Brett Ryback, who created the role of Franklin at last year's Pacific Playwrights Festival, does an excellent job portraying a child who is not yet comfortable in his own skin and is still discovering his own soul. He never apologizes for Franklin, and I saw a teenager who did not change himself to make his parents or teachers happy because he did not feel that anything was wrong with who he was. So what if he has a gory imagination? So what if he likes to write stories? Ryback respected a character that was rarely given respect elsewhere. One notable exception is that of the character of Uncle Jack, played by Jamison Jones (who also played Dr. Cerberus as well as several others). I was most impressed with the performance of Mr. Jones. He showed subtlety, overtness and all-out ridiculous when each was called for. I am sure this talented actor will continue to have a successful career. The young Jarrett Sleeper, who plays Franklin's torturing brother, deftly showed other sides to a character that could have been merely one-dimensional. He did, however, rely a bit too much on stereotype and I would have enjoyed more showing of range. I give the playwright credit for writing such a humorous role that still has a heart.
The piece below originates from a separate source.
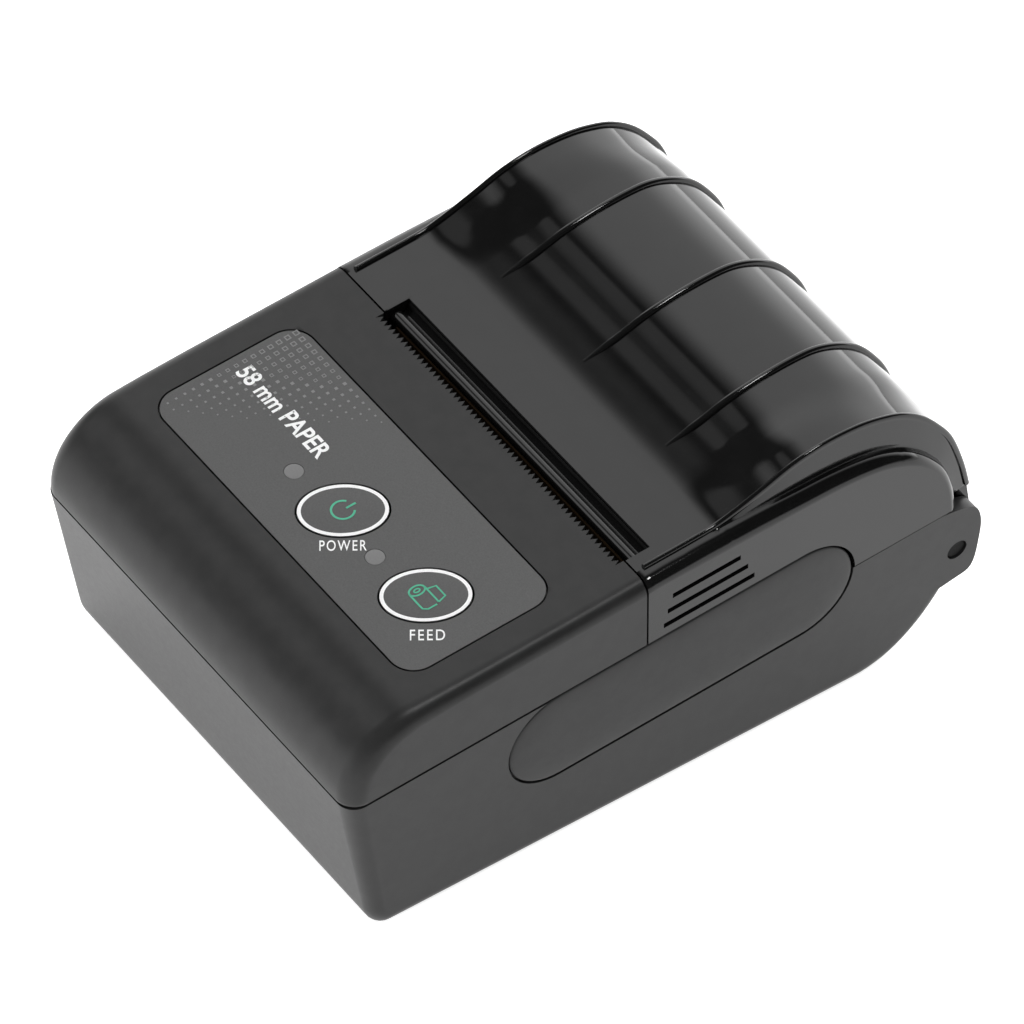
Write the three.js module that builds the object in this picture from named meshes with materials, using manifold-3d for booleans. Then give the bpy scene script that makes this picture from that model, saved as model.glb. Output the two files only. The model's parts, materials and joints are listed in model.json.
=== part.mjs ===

Previews: April 11 - 15, 2010
Opening Night: April 16, 2010
Regular Performances: April 17 – May 2, 2010

Recommendation: While this is about a young boy, it is for theatre-goers high school and above. Franklin's family is definitely dysfunctional. They are written with comic genius, but there is a dark side to some of the situations, even the uproariously funny ones. Profanity and sexuality.